“This blog is authored by Hai Nguyen, Senior Data Scientist at Gousto”
Gousto is the UK’s best value recipe box, serving up more recipe choices and variety than anyone else in the market. The recipes are designed by professional chefs and include a diverse range of flavors and cuisines, allowing you to try new recipes without having to source exotic ingredients or spend time measuring portions. Each box contains pre-measured, fresh ingredients and easy-to-follow recipes so you can quickly prepare delicious, nourishing meals at home without any food waste.
We sell millions of meals every month and a number of these customers’ orders come from recommendations, offers, and discounts made by our recipe machine learning (ML) recommendation engine. Ensuring that our models recommend the best possible recipes is a challenging task.
We use the Databricks Lakehouse Platform as our ML pipeline to build the recommendation engine. Using Databricks has helped cut down our model deployment time by 50%. Additionally, we have been able to improve the performance massively, translating to a significant commercial impact on the business.
Changing Weekly Menus
At Gousto, we use machine learning to create recipe recommendations. This capability is necessary because we have a diverse range of customers with different tastes and dietary preferences. We do not want to recommend a meat recipe to a vegetarian or one with cheese to a lactose-intolerant customer.

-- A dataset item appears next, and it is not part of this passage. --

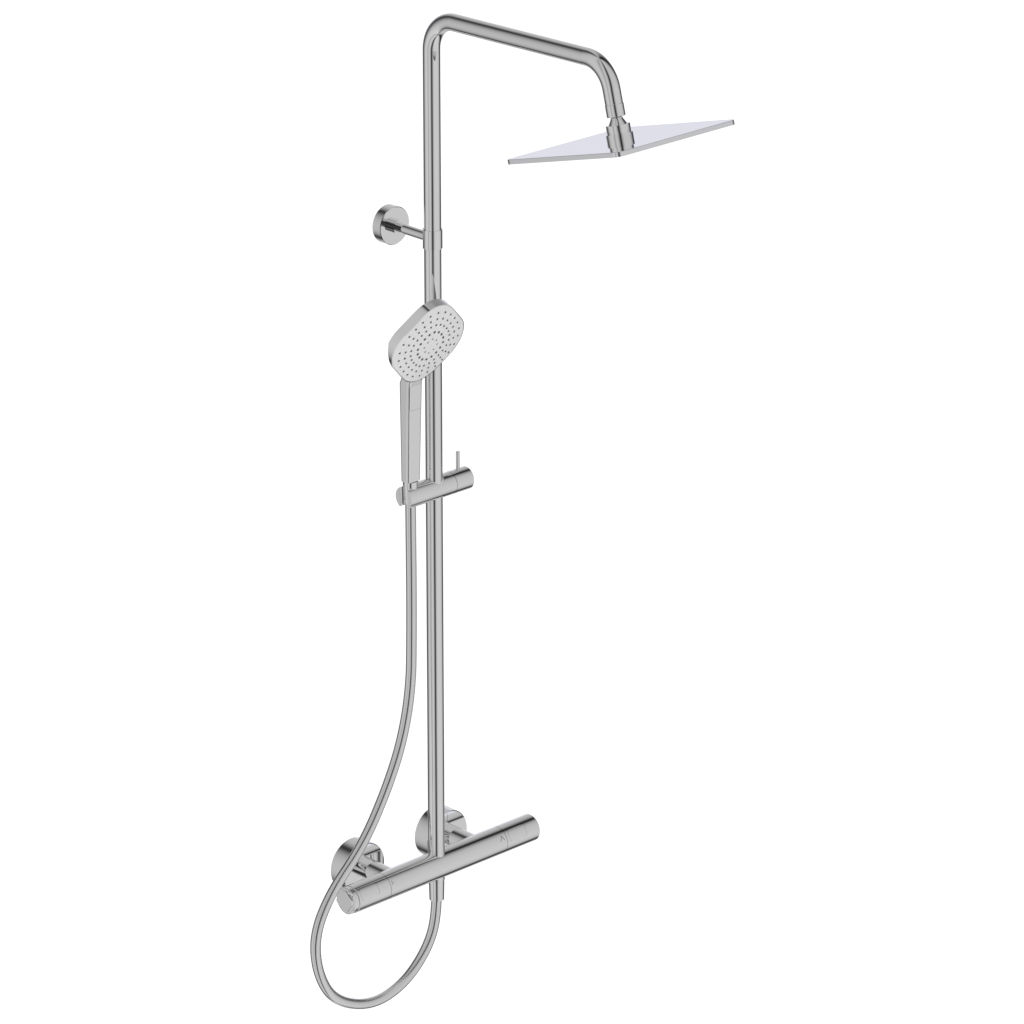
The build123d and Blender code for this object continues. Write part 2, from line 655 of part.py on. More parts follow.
def back_bevels(inset):
    """Wedges that bevel the two lower edges of the head's back, so that it stays clear of the riser."""
    bevels = []
    for side in (-1, 1):
        across = Vector(side, -1, 0).normalized()
        slope = across * bevel_depth - Vector(0, 0, bevel_width)
        edge = across * (face_size / 2) + Vector(0, 0, back_plane + bevel_depth)
        wedge = Plane(origin=edge - slope.normalized() * inset, z_dir=slope)
        bevels.append(wedge * Box(300, 300, 60, align=(Align.CENTER, Align.CENTER, Align.MIN)))
    return bevels


head_outer = face_frame * (dome(face_radius, 0, back_plane) - back_bevels(0))

button_low = handle_height + 98.5
button_high = handle_top
button_floor = -8.2
spray_travel = 1.5
spray_width = 20.0


def button_box(gap, floor):
    """The outline of the spray button, cut from the handle's front."""
    height = button_high - button_low - 1.0
    outline = RectangleRounded(spray_width + 2 * gap, height + 2 * gap, 3.0 + gap)
    start = (cradle_x, bar_y + floor, bar_z + (button_low + button_high - 1.0) / 2)
    return Plane(origin=start, x_dir=X_DIR, z_dir=(0, -1, 0)) * extrude(outline, 20)


well_floor = button_floor + spray_travel + 0.3
tray_low = (cradle_x - 12, bar_y - 14, bar_z + button_low - 4)
tray = block(tray_low, (cradle_x + 12, bar_y - 4.6, bar_z + button_high))
water_path = FilletPolyline(at_cradle(handle_height - 1.5), at_cradle(handle_top + 4),
                            (cradle_x, bar_y - 12.5, bar_z + handle_top + 21), radius=14)
water_hole = sweep(Plane(origin=water_path @ 0, z_dir=water_path % 0) * Circle(tube_r + running), water_path)

body = handle_outer + neck - head_outer
body -= handle_inner - tray
body -= button_box(button_gap, well_floor)
body -= rod(spout_r + running, at_cradle(handle_height - 5), Z_DIR, 8)
body -= water_hole
save(body, "handset_body")

button = button_box(0, button_floor) & handle_outer
save(button, "spray_button")
middle_z = bar_z + (button_low + button_high) / 2
save(tube(4.5, 3.4, (cradle_x, bar_y + well_floor - 1.5, middle_z), Y_DIR, 1.5), "spray_button_spring")

water = sweep(Plane(origin=water_path @ 0, z_dir=water_path % 0) * Circle(tube_r), water_path)
water += rod(spout_r, at_cradle(handle_height - 6), Z_DIR, 8)
water += rod(8.0, at_cradle(handle_height + 2), Z_DIR, 2) & handle_inner
water -= sweep(Plane(origin=water_path @ 0, z_dir=water_path % 0) * Circle(2.8), water_path)
water -= rod(2.8, at_cradle(handle_height - 10), Z_DIR, 12)
save(water, "handset_water_tube")

# ---- hand shower: head -----------------------------------------------------------------------------
ring_radii = (47.9, 39.3, 30.9, 20.7, 10.5)
ring_counts = (24, 24, 24, 16, 8)
ring_wave = 0.031             # how far the rings follow the square outline
ring_hole_r = (1.5, 1.5, 1.5, 1.9, 1.3)

shell = head_outer - face_frame * (square(lip, back_plane + 1.8, 5) - back_bevels(1.8))
shell -= water_hole
save(shell, "handset_head_shell")

panel = dome(face_radius, lip + running, back_plane + 1.8)
panel -= Pos(0, 0, -face_radius) * Sphere(face_radius - face_wall)
mat = dome(face_radius - face_wall, lip + 1.0, back_plane + 1.8)
mat -= Pos(0, 0, -face_radius) * Sphere(face_radius - face_wall - 1.0)
holes = []
tips = []
for ring_radius, count, spot_r in zip(ring_radii, ring_counts, ring_hole_r):
    for i in range(count):
        angle = math.radians(90 + 360 * i / count)
        r = ring_radius * (1 + ring_wave * math.cos(4 * angle))
        top = math.sqrt(face_radius ** 2 - r ** 2) - face_radius
        place = Pos(r * math.cos(angle), r * math.sin(angle), 0)
        holes.append(place * upright(spot_r, top - 4, top + 3))
        tips.append(place * upright(spot_r - 0.25, top - face_wall - 0.5, top + 0.6))
panel -= holes
mat += tips
save(face_frame * panel, "handset_face")
save(face_frame * mat, "handset_nozzle_mat")
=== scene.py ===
import json
import math

import bmesh
import bpy
from mathutils import Matrix, Vector


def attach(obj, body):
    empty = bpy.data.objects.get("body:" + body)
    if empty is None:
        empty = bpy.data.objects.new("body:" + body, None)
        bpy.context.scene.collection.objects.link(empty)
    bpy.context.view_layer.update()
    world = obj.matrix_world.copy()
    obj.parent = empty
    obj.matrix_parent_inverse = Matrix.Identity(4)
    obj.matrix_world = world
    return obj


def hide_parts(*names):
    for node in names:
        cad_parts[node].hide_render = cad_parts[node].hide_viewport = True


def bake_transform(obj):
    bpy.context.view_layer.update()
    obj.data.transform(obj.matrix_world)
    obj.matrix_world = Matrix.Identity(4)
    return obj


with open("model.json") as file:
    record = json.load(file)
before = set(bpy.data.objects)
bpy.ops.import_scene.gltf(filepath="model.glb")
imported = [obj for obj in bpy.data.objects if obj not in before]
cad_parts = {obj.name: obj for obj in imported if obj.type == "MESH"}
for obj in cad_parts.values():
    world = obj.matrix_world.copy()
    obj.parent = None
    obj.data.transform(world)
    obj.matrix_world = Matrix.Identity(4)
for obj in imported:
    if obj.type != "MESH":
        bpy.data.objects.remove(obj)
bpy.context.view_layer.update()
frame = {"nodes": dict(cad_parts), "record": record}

BAR_Y = -0.085
BAR_Z = 0.002


# ---- node trees ---------------------------------------------------------------------------------
class Term:
    """A value in a node tree. Arithmetic on it adds Math nodes."""

    def __init__(self, tree, socket):
        self.tree = tree
        self.socket = socket

    def math(self, operation, *others):
        sockets = {0: self, **dict(enumerate(others, 1))}
        return add_node(self.tree, "ShaderNodeMath", {"operation": operation}, sockets)

    def __add__(self, other):
        return self.math("ADD", other)

    def __sub__(self, other):
        return self.math("SUBTRACT", other)

    def __rsub__(self, other):
        return add_node(self.tree, "ShaderNodeMath", {"operation": "SUBTRACT"}, {0: other, 1: self})

    def __mul__(self, other):
        return self.math("MULTIPLY", other)

    def __truediv__(self, other):
        return self.math("DIVIDE", other)

    __radd__ = __add__
    __rmul__ = __mul__

    def __getitem__(self, name):
        """Another output of the same node."""
        return Term(self.tree, self.socket.node.outputs[name])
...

And for every week, there are about 75 changing recipes on our menu with lots of variants (e.g., veggie/fish) per recipe. With so many customers, it would be impossible to manually create recommendations, discounts, and offers tailored to each individual’s preferences. To tackle this challenge, our team developed Rouxcommender, a recipe recommendation engine.

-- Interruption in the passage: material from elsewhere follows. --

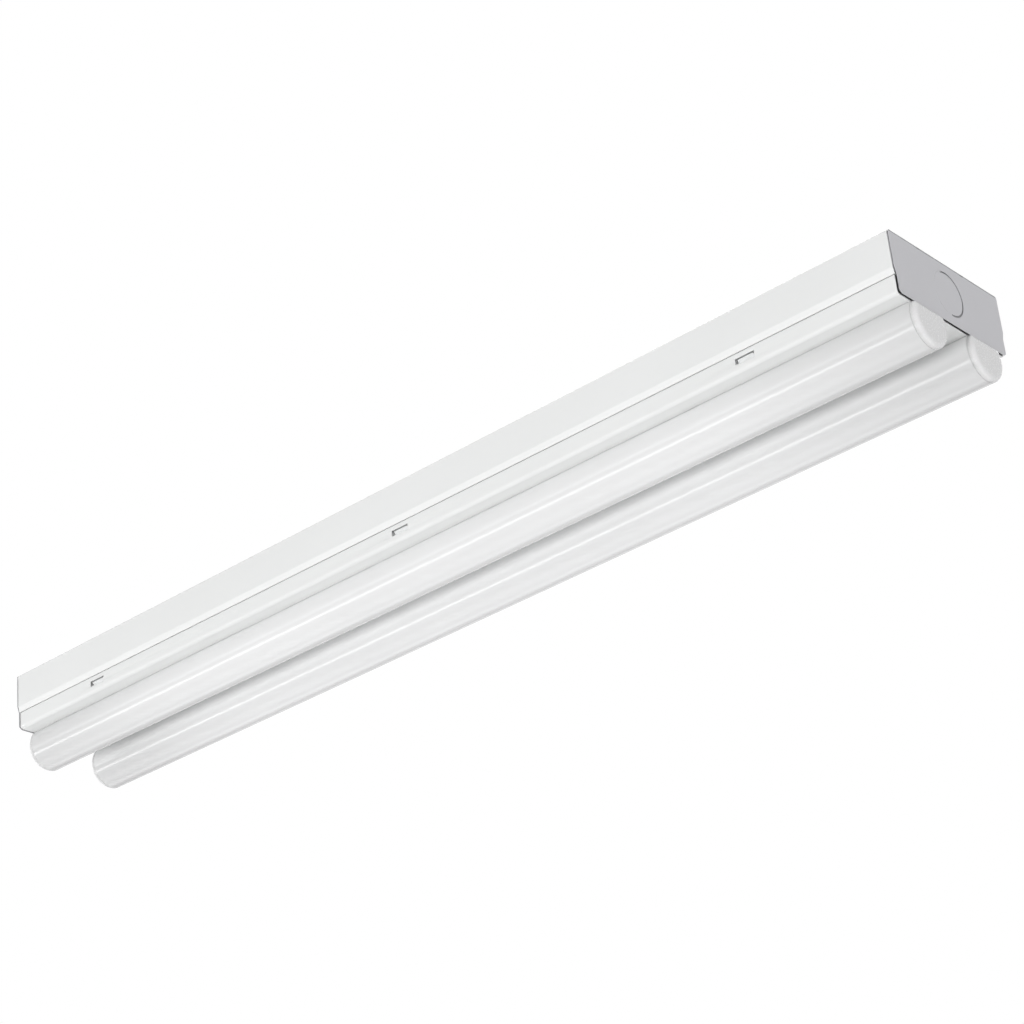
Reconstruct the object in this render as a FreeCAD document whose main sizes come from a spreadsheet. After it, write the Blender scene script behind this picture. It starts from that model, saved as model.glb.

ML allows us to create highly-accurate recommendations that are based on customer data and previous customer orders and our rich recipe database . Our team developed deep learning models that utilize transformer-based architectures to learn from customer flavors and tastes from their purchasing behaviors.These models look at a number of factors, including previous orders, how easy the recipe is to cook, the number of vegetables in the recipe, and many more.
This process allows us to learn from our customers’ purchasing patterns and use that to predict what they will order and suggest recips to them. As a result, our customers can be confident that they will only see recipes that they will likely enjoy on our weekly menu. Despite the success of our engine, it didn’t come without some challenges along the way:
Lack of Visibility
The amount of data the recipe recommendation engine produces is massive.Our engine produces a massive amount of data. Our team has to create and store millions of customer recommendations each week because we cannot be certain which customers will order. Querying the data produced during this process was inherently tricky. Our data analysts had little to no visibility of this recommendation data.

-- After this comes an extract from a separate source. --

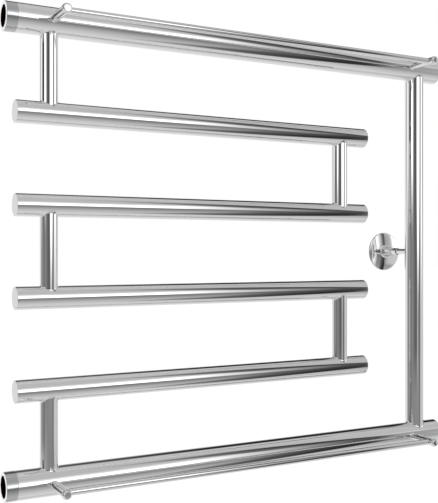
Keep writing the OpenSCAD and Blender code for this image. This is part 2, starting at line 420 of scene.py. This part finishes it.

We used a number of model-building techniques along with several repositories. Our team had to use four data repositories to change the ML model.Using these different techniques and repositories was a clunky process. We were looking for a solution where we could perform the entire ML model process in one environment.
Once a model is built, our team must ensure that it will perform as expected. This process requires our team to use different tools. Integrating the tools and ensuring the models were properly deployed on various platforms was challenging.
Long Model Development Time
The model development time was a cumbersome process that took about six months. We did not have the proper platform to optimize the process where we could easily integrate our tools and deploy the model. We needed a solution that could help us track each model and experiment.
Using Databricks to Make Dish Recommendations
At Gousto, we use Databricks to improve our machine learning recommendation models and processes.
One Environment and Improved Visibility
We can handle everything from ETL to collecting data to interactive dashboards to monitoring our data. This way, we can use that data to build the models and, at the same time, track the performance using the name of flows. Instead of spending time integrating tools and platforms for A/B tests, we can focus on continuous improvement.
We have also been able to improve our data visibility throughout the organization. Databricks’ quick access to data has made it possible for our analysts to query and explore the data easily, which has helped us move our projects forward quickly.
Improved Model Performance and Deployment Speed
One of our biggest wins has been the speed at which we can deliver more value. In particular, the MLflow tracking server, MLflow registry, and other Databricks integrated features such as Delta, SQL workspace and Petastorm have been invaluable in allowing us to track the iterations and runs of our models. We use MLflow quite a lot, and all the features are already integrated into Databricks to build the model and iterate on the model, and that’s how we can improve our model iteration pace.
We can now iterate on models much more quickly, allowing us to keep up with the latest customer needs and behavior patterns. Instead of iterating models over the course of six months, they can deliver models 50% faster. Previously we had the first version of the model last year, but within this year, for only two consecutive quarters, we have delivered two models.
These two models have also had a really significant commercial impact on the business. Databricks has allowed us to iterate quickly and try different things, which has led to a lot of success, especially regarding the performance of our top recipes.
Since using Databricks, we have been able to recommend much more relevant recipes to our customer base. Since adopting Databricks in our model development pipeline, the sales coming from the top-recommended recipes have increased significantly.
We’re looking forward to continuing to use Databricks to drive value for Gousto. Our team hopes to use future Databricks capabilities to further improve our model iteration and testing process.